→ Exercise: The complete listing should be restated exactly.

[Begin]

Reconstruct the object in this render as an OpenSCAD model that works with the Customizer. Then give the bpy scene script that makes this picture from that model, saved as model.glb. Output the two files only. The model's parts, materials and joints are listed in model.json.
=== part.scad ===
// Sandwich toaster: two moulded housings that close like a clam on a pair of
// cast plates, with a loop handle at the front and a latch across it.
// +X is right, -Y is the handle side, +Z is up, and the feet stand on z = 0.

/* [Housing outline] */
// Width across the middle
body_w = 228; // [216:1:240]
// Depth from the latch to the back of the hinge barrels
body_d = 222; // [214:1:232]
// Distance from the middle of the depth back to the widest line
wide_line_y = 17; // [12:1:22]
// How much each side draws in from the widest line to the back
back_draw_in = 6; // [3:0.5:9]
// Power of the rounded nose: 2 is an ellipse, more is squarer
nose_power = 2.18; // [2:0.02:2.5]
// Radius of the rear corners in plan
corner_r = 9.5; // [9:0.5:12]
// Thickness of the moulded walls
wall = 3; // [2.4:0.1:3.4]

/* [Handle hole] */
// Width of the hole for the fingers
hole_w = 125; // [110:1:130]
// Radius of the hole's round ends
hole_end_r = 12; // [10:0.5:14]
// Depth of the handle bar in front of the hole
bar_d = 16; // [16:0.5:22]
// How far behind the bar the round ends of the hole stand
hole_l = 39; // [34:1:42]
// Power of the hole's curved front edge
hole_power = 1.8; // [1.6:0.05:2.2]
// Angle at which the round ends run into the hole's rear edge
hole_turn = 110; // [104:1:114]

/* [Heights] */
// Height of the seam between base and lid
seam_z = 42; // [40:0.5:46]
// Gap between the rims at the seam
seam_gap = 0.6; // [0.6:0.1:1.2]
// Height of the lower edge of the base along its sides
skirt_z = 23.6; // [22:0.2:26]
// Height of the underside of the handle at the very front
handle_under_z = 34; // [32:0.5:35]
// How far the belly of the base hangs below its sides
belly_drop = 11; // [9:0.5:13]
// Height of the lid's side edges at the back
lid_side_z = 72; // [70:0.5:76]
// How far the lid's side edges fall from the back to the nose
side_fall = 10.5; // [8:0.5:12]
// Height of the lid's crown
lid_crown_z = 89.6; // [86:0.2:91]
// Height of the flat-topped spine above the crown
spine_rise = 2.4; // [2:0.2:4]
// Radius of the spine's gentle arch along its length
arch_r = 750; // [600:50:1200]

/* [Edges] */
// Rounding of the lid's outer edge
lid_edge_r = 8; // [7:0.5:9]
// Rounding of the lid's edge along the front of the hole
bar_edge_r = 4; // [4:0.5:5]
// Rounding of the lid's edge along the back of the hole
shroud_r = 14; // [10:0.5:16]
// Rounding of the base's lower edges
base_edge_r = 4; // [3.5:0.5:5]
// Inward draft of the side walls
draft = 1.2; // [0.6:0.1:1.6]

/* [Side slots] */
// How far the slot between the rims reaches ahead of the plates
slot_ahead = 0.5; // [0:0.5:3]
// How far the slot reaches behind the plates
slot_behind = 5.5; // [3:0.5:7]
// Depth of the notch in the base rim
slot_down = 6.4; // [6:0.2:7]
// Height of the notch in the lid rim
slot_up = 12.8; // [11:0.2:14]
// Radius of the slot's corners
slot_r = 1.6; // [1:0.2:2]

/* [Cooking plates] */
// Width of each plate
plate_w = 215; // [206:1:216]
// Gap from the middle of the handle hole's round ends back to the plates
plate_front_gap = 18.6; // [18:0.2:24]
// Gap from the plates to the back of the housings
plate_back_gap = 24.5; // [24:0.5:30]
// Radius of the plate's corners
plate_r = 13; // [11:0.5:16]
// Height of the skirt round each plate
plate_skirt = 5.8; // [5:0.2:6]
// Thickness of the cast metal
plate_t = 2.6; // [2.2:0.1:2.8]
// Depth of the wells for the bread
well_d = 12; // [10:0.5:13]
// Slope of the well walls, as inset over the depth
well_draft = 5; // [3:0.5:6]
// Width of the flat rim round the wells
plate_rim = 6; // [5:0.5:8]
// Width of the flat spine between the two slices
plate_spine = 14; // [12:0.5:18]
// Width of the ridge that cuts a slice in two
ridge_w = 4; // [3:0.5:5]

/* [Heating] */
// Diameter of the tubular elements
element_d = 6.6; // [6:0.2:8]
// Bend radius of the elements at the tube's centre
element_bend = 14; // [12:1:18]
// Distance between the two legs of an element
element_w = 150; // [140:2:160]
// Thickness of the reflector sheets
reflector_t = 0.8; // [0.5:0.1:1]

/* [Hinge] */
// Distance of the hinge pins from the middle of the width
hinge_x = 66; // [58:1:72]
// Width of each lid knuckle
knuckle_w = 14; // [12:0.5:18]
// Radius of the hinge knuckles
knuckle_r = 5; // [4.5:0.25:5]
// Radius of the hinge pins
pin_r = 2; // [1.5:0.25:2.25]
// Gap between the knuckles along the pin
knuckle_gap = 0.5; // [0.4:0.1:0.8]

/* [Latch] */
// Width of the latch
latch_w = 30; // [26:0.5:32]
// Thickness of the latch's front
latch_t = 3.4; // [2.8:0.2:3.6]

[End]

→ Exercise solution:
Reconstruct the object in this render as an OpenSCAD model that works with the Customizer. Then give the bpy scene script that makes this picture from that model, saved as model.glb. Output the two files only. The model's parts, materials and joints are listed in model.json.
=== part.scad ===
// Sandwich toaster: two moulded housings that close like a clam on a pair of
// cast plates, with a loop handle at the front and a latch across it.
// +X is right, -Y is the handle side, +Z is up, and the feet stand on z = 0.

/* [Housing outline] */
// Width across the middle
body_w = 228; // [216:1:240]
// Depth from the latch to the back of the hinge barrels
body_d = 222; // [214:1:232]
// Distance from the middle of the depth back to the widest line
wide_line_y = 17; // [12:1:22]
// How much each side draws in from the widest line to the back
back_draw_in = 6; // [3:0.5:9]
// Power of the rounded nose: 2 is an ellipse, more is squarer
nose_power = 2.18; // [2:0.02:2.5]
// Radius of the rear corners in plan
corner_r = 9.5; // [9:0.5:12]
// Thickness of the moulded walls
wall = 3; // [2.4:0.1:3.4]

/* [Handle hole] */
// Width of the hole for the fingers
hole_w = 125; // [110:1:130]
// Radius of the hole's round ends
hole_end_r = 12; // [10:0.5:14]
// Depth of the handle bar in front of the hole
bar_d = 16; // [16:0.5:22]
// How far behind the bar the round ends of the hole stand
hole_l = 39; // [34:1:42]
// Power of the hole's curved front edge
hole_power = 1.8; // [1.6:0.05:2.2]
// Angle at which the round ends run into the hole's rear edge
hole_turn = 110; // [104:1:114]

/* [Heights] */
// Height of the seam between base and lid
seam_z = 42; // [40:0.5:46]
// Gap between the rims at the seam
seam_gap = 0.6; // [0.6:0.1:1.2]
// Height of the lower edge of the base along its sides
skirt_z = 23.6; // [22:0.2:26]
// Height of the underside of the handle at the very front
handle_under_z = 34; // [32:0.5:35]
// How far the belly of the base hangs below its sides
belly_drop = 11; // [9:0.5:13]
// Height of the lid's side edges at the back
lid_side_z = 72; // [70:0.5:76]
// How far the lid's side edges fall from the back to the nose
side_fall = 10.5; // [8:0.5:12]
// Height of the lid's crown
lid_crown_z = 89.6; // [86:0.2:91]
// Height of the flat-topped spine above the crown
spine_rise = 2.4; // [2:0.2:4]
// Radius of the spine's gentle arch along its length
arch_r = 750; // [600:50:1200]

/* [Edges] */
// Rounding of the lid's outer edge
lid_edge_r = 8; // [7:0.5:9]
// Rounding of the lid's edge along the front of the hole
bar_edge_r = 4; // [4:0.5:5]
// Rounding of the lid's edge along the back of the hole
shroud_r = 14; // [10:0.5:16]
// Rounding of the base's lower edges
base_edge_r = 4; // [3.5:0.5:5]
// Inward draft of the side walls
draft = 1.2; // [0.6:0.1:1.6]

/* [Side slots] */
// How far the slot between the rims reaches ahead of the plates
slot_ahead = 0.5; // [0:0.5:3]
// How far the slot reaches behind the plates
slot_behind = 5.5; // [3:0.5:7]
// Depth of the notch in the base rim
slot_down = 6.4; // [6:0.2:7]
// Height of the notch in the lid rim
slot_up = 12.8; // [11:0.2:14]
// Radius of the slot's corners
slot_r = 1.6; // [1:0.2:2]

/* [Cooking plates] */
// Width of each plate
plate_w = 215; // [206:1:216]
// Gap from the middle of the handle hole's round ends back to the plates
plate_front_gap = 18.6; // [18:0.2:24]
// Gap from the plates to the back of the housings
plate_back_gap = 24.5; // [24:0.5:30]
// Radius of the plate's corners
plate_r = 13; // [11:0.5:16]
// Height of the skirt round each plate
plate_skirt = 5.8; // [5:0.2:6]
// Thickness of the cast metal
plate_t = 2.6; // [2.2:0.1:2.8]
// Depth of the wells for the bread
well_d = 12; // [10:0.5:13]
// Slope of the well walls, as inset over the depth
well_draft = 5; // [3:0.5:6]
// Width of the flat rim round the wells
plate_rim = 6; // [5:0.5:8]
// Width of the flat spine between the two slices
plate_spine = 14; // [12:0.5:18]
// Width of the ridge that cuts a slice in two
ridge_w = 4; // [3:0.5:5]

/* [Heating] */
// Diameter of the tubular elements
element_d = 6.6; // [6:0.2:8]
// Bend radius of the elements at the tube's centre
element_bend = 14; // [12:1:18]
// Distance between the two legs of an element
element_w = 150; // [140:2:160]
// Thickness of the reflector sheets
reflector_t = 0.8; // [0.5:0.1:1]

/* [Hinge] */
// Distance of the hinge pins from the middle of the width
hinge_x = 66; // [58:1:72]
// Width of each lid knuckle
knuckle_w = 14; // [12:0.5:18]
// Radius of the hinge knuckles
knuckle_r = 5; // [4.5:0.25:5]
// Radius of the hinge pins
pin_r = 2; // [1.5:0.25:2.25]
// Gap between the knuckles along the pin
knuckle_gap = 0.5; // [0.4:0.1:0.8]

/* [Latch] */
// Width of the latch
latch_w = 30; // [26:0.5:32]
// Thickness of the latch's front
latch_t = 3.4; // [2.8:0.2:3.6]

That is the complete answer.